■ **RECORDED INFORMATION**:
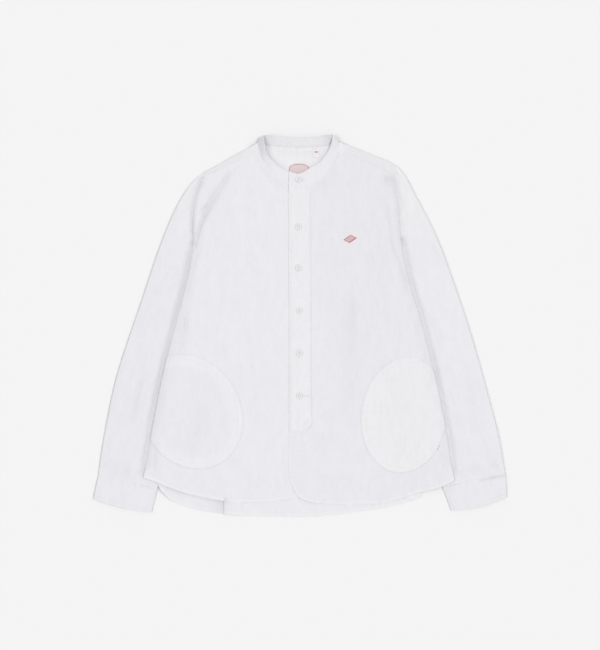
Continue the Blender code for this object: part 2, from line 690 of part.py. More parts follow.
def make_collar_band():
    lower_upper = evenly(BAND_SECTIONS, BAND_STATIONS)
    lower, upper = lower_upper[:, :3], lower_upper[:, 3:]
    upward = (upper - lower) / np.linalg.norm(upper - lower, axis=1, keepdims=True)
    lower = lower + upward * NECK_GAP
    share = np.linspace(0.0, 1.0, BAND_ROWS + 1)[:, None, None]
    grid = lower[None] * (1 - share) + upper[None] * share
    band = add_object("collar_band", mesh_of_grid("collar_band", grid), DOUBLED_LINEN)
    thicken(band, DOUBLED, 0.0)
    return band


# ------------------------------------------------------------------ sleeves and cuffs

def tube_rings(plan, top_height, open_rows):
    """Rings of a pressed tube, from its outer fold over the top to the inner fold and back.

    The inner edge is left open over the first rows, where the tube is cut for the armhole.
    """
    rings = []
    for row, points in enumerate(plan):
        steps = np.linalg.norm(np.diff(points, axis=0), axis=1)
        reach = np.concatenate(([0.0], np.cumsum(steps)))
        heights = top_height(points[:, 0], points[:, 1])
        upper, lower = heights.copy(), np.zeros(len(points))
        for k, here in enumerate(reach):
            outer_round, inner_round = heights[0] / 2, heights[-1] / 2
            from_inner = reach[-1] - here + FOLD_BLUNT * inner_round
            if here < outer_round:
                middle, share = outer_round, 1.0 - here / outer_round
            elif row >= open_rows and from_inner < inner_round:
                middle, share = inner_round, 1.0 - from_inner / inner_round
            else:
                continue
            bulge = math.sqrt(1.0 - share * share)
            upper[k], lower[k] = middle * (1.0 + bulge), middle * (1.0 - bulge)
        top_side = np.column_stack((points, upper))
        under_side = np.column_stack((points, lower))[:0:-1]
        rings.append(np.vstack((top_side, under_side)))
    return np.array(rings)


def fold_spacing(width, radius, columns):
    """Fractions across a pressed tube, closer together round its two folds."""
    corner = np.array([0.0, 0.30, 1.0]) * radius / width
    inside = np.linspace(corner[-1], 1.0 - corner[-1], columns + 1)[1:-1]
    return np.concatenate((corner, inside, [1.0 - corner[2], 1.0]))


def make_tube(name, plan, top_height, thickness, recipe, open_rows=0):
    grid = tube_rings(plan, top_height, open_rows)
    inner_column = plan.shape[1] - 1
    thing = add_object(name, mesh_of_grid(name, grid, inner_column, open_rows), recipe)
    highest_face = max(thing.data.polygons, key=lambda face: face.center.z)
    if highest_face.normal.z < 0:
        thing.data.flip_normals()
    thicken(thing, thickness, -1.0)
    return thing


def sleeve_plan(cut):
    """Stations of plan points down a sleeve, from its outer fold to the armhole or inner fold."""
    armhole = evenly(cut["armhole"], 40)
    armhole = armhole - inward(armhole, cut["sign"]) * ARMHOLE_GAP
    underarm = evenly(cut["underarm"], 10)[1:]
    across = fold_spacing(0.110, SLEEVE_HIGH / 2, SLEEVE_COLUMNS)
    corner = 3
    head_rows = SLEEVE_HEAD_STATIONS
    arm_rows = SLEEVE_STATIONS - head_rows
    outer_split = 0.36
    outer_shares = np.concatenate((np.linspace(0.0, outer_split, head_rows + 1),
                                   np.linspace(outer_split, 1.0, arm_rows + 1)[1:]))
    outer = line_through(cut["sleeve_outer"], outer_shares)
    outer[0] = outer[0] + np.array([cut["sign"] * 0.0018, -0.0006])
    inner = np.vstack((evenly(np.vstack((armhole[corner:], underarm)), head_rows),
                       evenly(cut["sleeve_inner"], arm_rows)[1:]))
    top = line_through(np.vstack((outer[:1], armhole[1:corner + 1])), across)
    bottom = line_through(cut["cuff_seam"], across)
    outer[-1], inner[-1] = bottom[0], bottom[-1]
    down = (length_fractions(outer) + length_fractions(inner)) / 2
    plan = fill_between(outer, inner, top, bottom, down, across)
    away = outer[-2] - outer[-1]
    plan[-1] += away / np.linalg.norm(away) * SEAM_GAP
    return plan


def cuff_plan(cut):
    across = fold_spacing(0.105, CUFF_HEIGHT / 2, 7)
    seam = line_through(cut["cuff_seam"], across)
    edge = line_through(cut["cuff_edge"], across)
    share = np.linspace(0.0, 1.0, CUFF_STATIONS + 1)[:, None, None]
    return seam[None] * (1 - share) + edge[None] * share


def cuff_top(x, y):
    return np.full(np.shape(x), CUFF_HEIGHT)


def make_sleeves():
    for name, cut in (("right", RIGHT), ("left", LEFT)):
        make_tube("sleeve_" + name, sleeve_plan(cut), lambda x, y, c=cut: sleeve_top(x, y, c),
                  CLOTH, LINEN, SLEEVE_HEAD_STATIONS)
        make_tube("cuff_" + name, cuff_plan(cut), cuff_top, DOUBLED, DOUBLED_LINEN)


# ------------------------------------------------------------------ buttons and labels

def highest_under(names, x, y, reach):
    """Highest point of the named pieces under a small round area."""
    bpy.context.view_layer.update()
    depsgraph = bpy.context.evaluated_depsgraph_get()
    best = 0.0
    for name in names:
        thing = bpy.data.objects[name].evaluated_get(depsgraph)
        for k in range(13):
            angle = 2 * math.pi * k / 12
            far = reach if k < 12 else 0.0
            start = Vector((x + far * math.cos(angle), y + far * math.sin(angle), 0.1))
            hit, place, _, _ = thing.ray_cast(start, Vector((0.0, 0.0, -1.0)))
            if hit:
                best = max(best, place.z)
    return best


def make_button(name, x, y, level):
    """A turned button: a flat foot, a rounded rim and a dished middle."""
    radius, height = BUTTON["radius"], BUTTON["height"]
    rim, dish = BUTTON["rim"], BUTTON["dish"]
    profile = (
        (0.0, height - dish), (radius - 1.6 * rim, height - dish), (radius - 0.9 * rim, height),
        (radius - 0.3 * rim, height * 0.92), (radius, height * 0.55), (radius - 0.3 * rim, height * 0.16),
        (radius - 1.1 * rim, 0.0), (0.0, 0.0),
    )
    mesh = bmesh.new()
    points = [mesh.verts.new((r, 0.0, z)) for r, z in profile]
    for a, b in zip(points[:-1], points[1:]):
        mesh.edges.new((a, b))
    data = bpy.data.meshes.new(name)
    mesh.to_mesh(data)
    mesh.free()
    button = add_object(name, data, HORN)
    button.location = (x, y, level)
    turn = button.modifiers.new("turned", "SCREW")
    turn.angle = 2 * math.pi
    turn.steps = 20
    turn.render_steps = 20
    turn.use_merge_vertices = True
    turn.merge_threshold = 0.00005
    turn.use_normal_calculate = True
    return button


def make_label(name, shape, level, recipe):
    """A woven label: a thin plate with softened edges."""
    bpy.ops.mesh.primitive_cube_add(size=1.0, location=(*shape["centre"], level + LABEL / 2))
    label = bpy.context.active_object
    label.name = name
    label.data.name = name
    label.scale = (shape["size"][0], shape["size"][1], LABEL)
    label.rotation_euler = (0.0, 0.0, math.radians(shape["turn"]))
    bpy.ops.object.transform_apply(location=False, rotation=False, scale=True)
    soft = label.modifiers.new("soft_edges", "BEVEL")
    soft.width = LABEL * 0.3
    soft.segments = 1
    label.data.materials.append(material_for(recipe))
    for collection in list(label.users_collection):
        collection.objects.unlink(label)
    bpy.data.collections["band_collar_shirt"].objects.link(label)
    return label


def make_small_pieces(grids):
    for number, (x, y) in enumerate(BUTTON_PLACES, start=1):
        level = highest_under(("collar_band", "placket", "front_left"), x, y, BUTTON["radius"])
        make_button("button_" + str(number), x, y, level + SEAM_GAP)
    chest = rectangle(CHEST_LABEL["centre"], CHEST_LABEL["size"], CHEST_LABEL["turn"])
    patch_on("chest_label", grids["front_left"][:, 3:14], chest, LABEL, WOVEN_RED)
    make_label("neck_label", NECK_LABEL, CLOTH + SEAM_GAP, WOVEN_RED)
    make_label("size_tab", SIZE_TAB, CLOTH + SEAM_GAP, WOVEN_WHITE)


def main():
    for thing in list(bpy.data.objects):
        bpy.data.objects.remove(thing, do_unlink=True)
    for name in ("band_collar_shirt", "cutters"):
        bpy.context.scene.collection.children.link(bpy.data.collections.new(name))
    grids = make_body()
    make_pockets(grids)
    make_placket(grids)
    make_collar_band()
    make_sleeves()
    make_small_pieces(grids)


main()
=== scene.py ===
# %% [markdown]
# A white linen shirt with a band collar lies flat on its back. The solid model gives every cut
# piece its place. In this lesson each piece becomes cloth: it gets soft creases, a weave and its
# sewing. Lengths are in metres, the collar points to +Y and the wearer's left is +X.

# %% Load the solid model
import json
import math

import bpy
import numpy as np
from mathutils import Matrix, Vector
from mathutils.kdtree import KDTree

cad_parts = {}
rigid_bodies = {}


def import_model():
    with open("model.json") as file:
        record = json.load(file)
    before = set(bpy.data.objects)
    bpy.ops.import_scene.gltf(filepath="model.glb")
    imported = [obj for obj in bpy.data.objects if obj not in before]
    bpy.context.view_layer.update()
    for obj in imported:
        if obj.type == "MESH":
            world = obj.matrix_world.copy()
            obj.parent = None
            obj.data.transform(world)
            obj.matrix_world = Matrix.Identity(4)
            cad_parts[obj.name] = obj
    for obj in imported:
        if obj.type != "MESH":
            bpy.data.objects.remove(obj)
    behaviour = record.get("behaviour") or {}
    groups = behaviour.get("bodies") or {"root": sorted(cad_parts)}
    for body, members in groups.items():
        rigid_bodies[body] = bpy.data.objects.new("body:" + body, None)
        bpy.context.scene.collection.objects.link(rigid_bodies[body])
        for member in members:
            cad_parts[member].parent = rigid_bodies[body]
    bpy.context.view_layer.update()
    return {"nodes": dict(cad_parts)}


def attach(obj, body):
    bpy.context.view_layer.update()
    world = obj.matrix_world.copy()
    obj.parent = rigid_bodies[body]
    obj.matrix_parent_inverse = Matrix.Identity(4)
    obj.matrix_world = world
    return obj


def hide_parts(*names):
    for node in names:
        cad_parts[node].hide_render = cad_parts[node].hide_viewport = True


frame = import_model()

# %% [markdown]
# Blender's operators act on whatever is selected, and the loaded model is selected as it comes
# in. So the first helper clears the selection and picks only the pieces we name.

# %% Pick pieces and finish modifiers
def pick(*pieces):
    """Selects these pieces alone and makes the first one active."""
    if bpy.context.mode != "OBJECT":
        bpy.ops.object.mode_set(mode="OBJECT")
    bpy.ops.object.select_all(action="DESELECT")
    for piece in pieces:
        piece.select_set(True)
    bpy.context.view_layer.objects.active = pieces[0]


def finish_with(piece, kind, **settings):
    """Adds one modifier to a piece and applies it."""
    pick(piece)
    bpy.ops.object.modifier_add(type=kind)
    modifier = piece.modifiers[-1]
    for name, value in settings.items():
        setattr(modifier, name, value)
    bpy.ops.object.modifier_apply(modifier=modifier.name)


SIDES = ("left", "right")

bpy.ops.object.select_all(action="DESELECT")
print("pieces in the solid model:", len(frame["nodes"]))

# %% [markdown]
# The shirt is seen straight from above. A long lens keeps the parallax small, as a camera high
# on a copy stand does. The lens is 85 mm and the view is 1.05 m wide.

# %% Camera
VIEW_WIDTH = 1.05
LENS = 85.0
SENSOR = 36.0
VIEW_CENTRE = (0.0, 0.00175)
CLOTH_LEVEL = 0.006       # height at which the view is that wide
FAR_AWAY = 20.0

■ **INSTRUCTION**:
Copy exactly the lines from the line with "make_pockets(grids)" up to and including the line with "obj.matrix_world = Matrix.Identity(4)", and no other lines.

■ **COMPLETE RESPONSE**:
    make_pockets(grids)
    make_placket(grids)
    make_collar_band()
    make_sleeves()
    make_small_pieces(grids)


main()
=== scene.py ===
# %% [markdown]
# A white linen shirt with a band collar lies flat on its back. The solid model gives every cut
# piece its place. In this lesson each piece becomes cloth: it gets soft creases, a weave and its
# sewing. Lengths are in metres, the collar points to +Y and the wearer's left is +X.

# %% Load the solid model
import json
import math

import bpy
import numpy as np
from mathutils import Matrix, Vector
from mathutils.kdtree import KDTree

cad_parts = {}
rigid_bodies = {}


def import_model():
    with open("model.json") as file:
        record = json.load(file)
    before = set(bpy.data.objects)
    bpy.ops.import_scene.gltf(filepath="model.glb")
    imported = [obj for obj in bpy.data.objects if obj not in before]
    bpy.context.view_layer.update()
    for obj in imported:
        if obj.type == "MESH":
            world = obj.matrix_world.copy()
            obj.parent = None
            obj.data.transform(world)
            obj.matrix_world = Matrix.Identity(4)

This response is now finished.